Baucus also called for reinstating the tax preparer regulation regime that was invalidated by the courts. “We also know that too often it can be the tax return preparers themselves who are the identity thieves,” he said. “Proper oversight by the IRS can help prevent this. But we still face obstacles. The IRS was handed a major setback recently when a federal court ruled against their authority to regulate tax return preparers. The case, Loving v. IRS, is ongoing, and I am hopeful that the IRS will succeed on appeal.” He said Congress would need to consider whether additional legislation is necessary to protect taxpayers from fraudulent preparers.

Baucus noted that his committee had outlined several ideas recently to re-impose tax preparer regulations (see Senators Lay out Tax Reform Options and Consider Re-imposing Tax Preparer Regulation).

Accessing Taxpayer Email
During the hearing, Sen. Chuck Grassley, R-Iowa, pressed IRS Acting Commissioner Miller to account for recent media reports stating that agency internal documents say agents have the ability to access taxpayer emails without warrants, despite a court opinion to the contrary (see IRS Reads Taxpayer Emails Without a Warrant). “The IRS has a very high burden to treat taxpayers within legal bounds and without abusive intrusion of privacy,” said Grassley. “The agency’s written materials suggest agents have the ability to access taxpayer emails without warrants.”

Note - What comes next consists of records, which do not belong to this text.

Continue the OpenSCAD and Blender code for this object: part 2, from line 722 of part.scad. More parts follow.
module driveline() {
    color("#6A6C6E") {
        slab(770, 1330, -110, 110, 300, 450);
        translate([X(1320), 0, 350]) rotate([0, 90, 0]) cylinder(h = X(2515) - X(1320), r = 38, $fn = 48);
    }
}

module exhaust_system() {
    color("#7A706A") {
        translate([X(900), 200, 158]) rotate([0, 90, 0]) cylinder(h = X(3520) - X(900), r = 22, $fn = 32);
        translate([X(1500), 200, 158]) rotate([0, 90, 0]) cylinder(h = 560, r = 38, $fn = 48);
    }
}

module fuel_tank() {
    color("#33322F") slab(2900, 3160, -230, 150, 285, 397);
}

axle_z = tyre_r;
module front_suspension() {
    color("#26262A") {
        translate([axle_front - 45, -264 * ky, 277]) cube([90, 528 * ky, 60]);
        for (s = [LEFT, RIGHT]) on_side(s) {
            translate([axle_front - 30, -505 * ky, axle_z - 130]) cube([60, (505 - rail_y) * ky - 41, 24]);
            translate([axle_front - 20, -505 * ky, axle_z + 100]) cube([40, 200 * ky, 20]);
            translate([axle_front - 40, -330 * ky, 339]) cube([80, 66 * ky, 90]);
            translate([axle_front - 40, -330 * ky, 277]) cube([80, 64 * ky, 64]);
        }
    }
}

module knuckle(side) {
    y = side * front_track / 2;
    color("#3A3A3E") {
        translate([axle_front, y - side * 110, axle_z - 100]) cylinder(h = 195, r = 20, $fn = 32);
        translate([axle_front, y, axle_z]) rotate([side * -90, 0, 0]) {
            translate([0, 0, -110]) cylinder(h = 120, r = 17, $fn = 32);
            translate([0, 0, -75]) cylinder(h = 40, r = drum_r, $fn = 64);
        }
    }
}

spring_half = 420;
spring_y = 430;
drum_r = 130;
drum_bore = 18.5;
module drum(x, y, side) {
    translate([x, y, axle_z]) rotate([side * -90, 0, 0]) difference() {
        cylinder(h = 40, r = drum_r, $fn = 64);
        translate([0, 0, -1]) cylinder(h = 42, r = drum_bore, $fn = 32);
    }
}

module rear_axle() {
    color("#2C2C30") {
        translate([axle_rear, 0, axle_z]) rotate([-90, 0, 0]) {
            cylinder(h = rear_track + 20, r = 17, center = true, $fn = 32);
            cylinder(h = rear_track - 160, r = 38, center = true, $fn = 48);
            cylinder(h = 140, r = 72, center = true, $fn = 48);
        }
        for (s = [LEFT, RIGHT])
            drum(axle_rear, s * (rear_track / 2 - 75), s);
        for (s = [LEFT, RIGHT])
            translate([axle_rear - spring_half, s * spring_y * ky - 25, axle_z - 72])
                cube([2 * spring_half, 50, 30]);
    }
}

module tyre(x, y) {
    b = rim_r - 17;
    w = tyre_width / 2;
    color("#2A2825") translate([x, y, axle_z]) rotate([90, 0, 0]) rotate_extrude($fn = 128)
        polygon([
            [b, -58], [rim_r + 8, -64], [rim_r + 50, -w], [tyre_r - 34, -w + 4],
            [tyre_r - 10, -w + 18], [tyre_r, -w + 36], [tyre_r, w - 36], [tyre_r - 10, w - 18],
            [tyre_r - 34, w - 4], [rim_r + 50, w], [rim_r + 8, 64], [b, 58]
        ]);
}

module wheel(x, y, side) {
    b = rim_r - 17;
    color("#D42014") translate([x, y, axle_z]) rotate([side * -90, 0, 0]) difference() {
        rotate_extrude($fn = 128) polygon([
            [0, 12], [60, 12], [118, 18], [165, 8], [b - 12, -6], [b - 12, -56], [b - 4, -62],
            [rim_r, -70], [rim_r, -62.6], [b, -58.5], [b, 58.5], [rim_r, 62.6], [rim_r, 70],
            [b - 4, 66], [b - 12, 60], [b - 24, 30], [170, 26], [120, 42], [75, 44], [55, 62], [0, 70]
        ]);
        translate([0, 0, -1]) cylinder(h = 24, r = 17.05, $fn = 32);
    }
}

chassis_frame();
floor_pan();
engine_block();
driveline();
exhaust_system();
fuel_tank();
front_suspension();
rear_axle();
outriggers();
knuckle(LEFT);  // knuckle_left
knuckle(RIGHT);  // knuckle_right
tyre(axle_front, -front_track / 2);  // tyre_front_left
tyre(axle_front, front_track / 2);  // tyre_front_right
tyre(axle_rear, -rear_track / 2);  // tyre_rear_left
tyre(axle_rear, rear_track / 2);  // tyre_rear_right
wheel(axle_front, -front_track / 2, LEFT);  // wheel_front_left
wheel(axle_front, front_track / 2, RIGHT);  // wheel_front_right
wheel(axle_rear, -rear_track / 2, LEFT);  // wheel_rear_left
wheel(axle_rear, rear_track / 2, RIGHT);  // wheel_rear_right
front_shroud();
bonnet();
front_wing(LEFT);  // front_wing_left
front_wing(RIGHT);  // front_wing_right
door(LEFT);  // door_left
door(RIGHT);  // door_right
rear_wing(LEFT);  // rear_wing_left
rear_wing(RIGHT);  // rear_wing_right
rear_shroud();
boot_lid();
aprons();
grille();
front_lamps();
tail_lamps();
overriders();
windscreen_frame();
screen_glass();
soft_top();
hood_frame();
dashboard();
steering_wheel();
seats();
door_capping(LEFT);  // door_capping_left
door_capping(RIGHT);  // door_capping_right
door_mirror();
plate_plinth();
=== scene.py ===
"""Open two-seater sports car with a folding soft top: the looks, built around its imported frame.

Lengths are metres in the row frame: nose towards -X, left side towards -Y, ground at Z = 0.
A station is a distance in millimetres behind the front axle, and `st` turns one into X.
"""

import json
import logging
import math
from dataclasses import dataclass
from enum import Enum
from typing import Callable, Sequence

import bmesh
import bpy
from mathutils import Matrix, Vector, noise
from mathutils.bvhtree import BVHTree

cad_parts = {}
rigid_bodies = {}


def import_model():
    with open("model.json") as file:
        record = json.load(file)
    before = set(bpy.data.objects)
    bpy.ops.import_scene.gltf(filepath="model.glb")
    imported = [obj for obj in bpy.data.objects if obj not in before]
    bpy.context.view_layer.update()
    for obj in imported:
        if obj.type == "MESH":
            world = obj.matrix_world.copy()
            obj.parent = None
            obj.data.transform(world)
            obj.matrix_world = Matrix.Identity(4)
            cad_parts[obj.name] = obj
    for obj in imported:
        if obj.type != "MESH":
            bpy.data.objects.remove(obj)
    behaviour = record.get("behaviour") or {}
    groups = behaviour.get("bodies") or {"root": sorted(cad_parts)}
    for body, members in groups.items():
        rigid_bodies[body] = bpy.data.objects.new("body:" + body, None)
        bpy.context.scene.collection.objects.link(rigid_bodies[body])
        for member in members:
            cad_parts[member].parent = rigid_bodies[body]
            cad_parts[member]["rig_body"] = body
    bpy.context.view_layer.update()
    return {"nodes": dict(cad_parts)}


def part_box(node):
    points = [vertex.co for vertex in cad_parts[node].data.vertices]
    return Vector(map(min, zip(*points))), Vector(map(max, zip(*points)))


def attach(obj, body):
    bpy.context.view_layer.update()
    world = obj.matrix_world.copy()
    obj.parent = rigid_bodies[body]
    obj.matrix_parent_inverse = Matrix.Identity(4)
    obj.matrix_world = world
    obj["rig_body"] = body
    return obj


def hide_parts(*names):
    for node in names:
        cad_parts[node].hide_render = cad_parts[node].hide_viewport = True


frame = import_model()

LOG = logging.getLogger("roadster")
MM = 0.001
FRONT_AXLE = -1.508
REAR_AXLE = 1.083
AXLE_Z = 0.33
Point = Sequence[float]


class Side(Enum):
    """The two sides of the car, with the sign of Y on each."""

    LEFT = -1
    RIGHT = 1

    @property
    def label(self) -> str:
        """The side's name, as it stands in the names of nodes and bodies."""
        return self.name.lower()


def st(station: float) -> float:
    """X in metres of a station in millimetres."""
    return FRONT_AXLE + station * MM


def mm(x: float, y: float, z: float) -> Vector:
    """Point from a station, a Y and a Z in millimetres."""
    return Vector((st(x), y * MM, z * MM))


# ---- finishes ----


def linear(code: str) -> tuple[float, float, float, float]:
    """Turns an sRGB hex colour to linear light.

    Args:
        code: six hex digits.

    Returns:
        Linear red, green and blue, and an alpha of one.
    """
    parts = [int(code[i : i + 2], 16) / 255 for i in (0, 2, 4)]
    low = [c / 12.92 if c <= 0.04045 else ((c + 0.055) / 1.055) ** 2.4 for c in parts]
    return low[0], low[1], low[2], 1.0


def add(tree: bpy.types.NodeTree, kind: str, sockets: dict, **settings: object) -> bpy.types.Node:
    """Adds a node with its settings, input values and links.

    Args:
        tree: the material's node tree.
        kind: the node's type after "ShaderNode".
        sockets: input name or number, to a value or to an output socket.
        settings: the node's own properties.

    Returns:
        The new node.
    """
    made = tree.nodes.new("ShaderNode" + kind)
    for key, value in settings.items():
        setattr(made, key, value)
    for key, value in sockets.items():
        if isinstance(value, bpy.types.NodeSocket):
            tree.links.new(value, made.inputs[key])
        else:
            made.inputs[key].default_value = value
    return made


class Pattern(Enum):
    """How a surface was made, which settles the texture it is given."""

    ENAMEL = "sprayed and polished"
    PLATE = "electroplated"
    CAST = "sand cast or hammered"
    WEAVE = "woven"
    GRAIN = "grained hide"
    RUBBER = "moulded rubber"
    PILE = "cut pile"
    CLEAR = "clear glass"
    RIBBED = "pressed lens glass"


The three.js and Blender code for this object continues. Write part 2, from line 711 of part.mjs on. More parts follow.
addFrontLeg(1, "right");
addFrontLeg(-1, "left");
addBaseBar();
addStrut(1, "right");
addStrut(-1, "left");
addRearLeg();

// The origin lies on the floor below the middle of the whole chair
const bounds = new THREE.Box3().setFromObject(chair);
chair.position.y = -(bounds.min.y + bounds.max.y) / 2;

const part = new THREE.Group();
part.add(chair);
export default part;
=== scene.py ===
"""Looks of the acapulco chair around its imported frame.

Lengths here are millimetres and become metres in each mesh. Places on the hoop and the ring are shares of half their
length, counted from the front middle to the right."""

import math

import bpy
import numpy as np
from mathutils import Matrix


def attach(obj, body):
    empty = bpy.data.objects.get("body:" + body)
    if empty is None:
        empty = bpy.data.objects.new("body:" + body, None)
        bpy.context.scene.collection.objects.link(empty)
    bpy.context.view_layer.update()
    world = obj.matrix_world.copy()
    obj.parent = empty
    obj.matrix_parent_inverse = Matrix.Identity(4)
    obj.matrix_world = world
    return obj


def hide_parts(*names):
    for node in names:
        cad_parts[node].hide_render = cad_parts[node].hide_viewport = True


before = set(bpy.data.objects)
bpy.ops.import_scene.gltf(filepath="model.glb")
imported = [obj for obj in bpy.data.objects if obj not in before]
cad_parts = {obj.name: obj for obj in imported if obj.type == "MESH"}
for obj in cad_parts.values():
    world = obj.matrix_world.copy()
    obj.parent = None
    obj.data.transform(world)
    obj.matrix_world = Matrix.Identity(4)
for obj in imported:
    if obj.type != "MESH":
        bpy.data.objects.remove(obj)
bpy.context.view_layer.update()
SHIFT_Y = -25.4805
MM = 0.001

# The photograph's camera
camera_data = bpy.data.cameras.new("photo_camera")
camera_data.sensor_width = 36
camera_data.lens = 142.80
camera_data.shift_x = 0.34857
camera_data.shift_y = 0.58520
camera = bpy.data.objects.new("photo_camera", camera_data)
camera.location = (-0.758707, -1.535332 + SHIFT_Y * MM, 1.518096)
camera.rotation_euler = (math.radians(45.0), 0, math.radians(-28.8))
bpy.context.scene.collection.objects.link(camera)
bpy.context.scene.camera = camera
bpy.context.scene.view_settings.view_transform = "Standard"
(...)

Miller said it isn’t the agency’s position that it has the right to access taxpayer emails without a search warrant. “If it’s not agency policy or practice, the IRS needs to clarify the true policy in writing, agency-wide,” said Grassley. “That’s critical, but it’s not enough. The IRS also needs to explain its aggressive stance in internal documents about accessing electronic communications and whether it in fact accessed electronic communications without search warrants and, if so, when and why. The IRS has to take this issue seriously, and a casual explanation is inadequate.”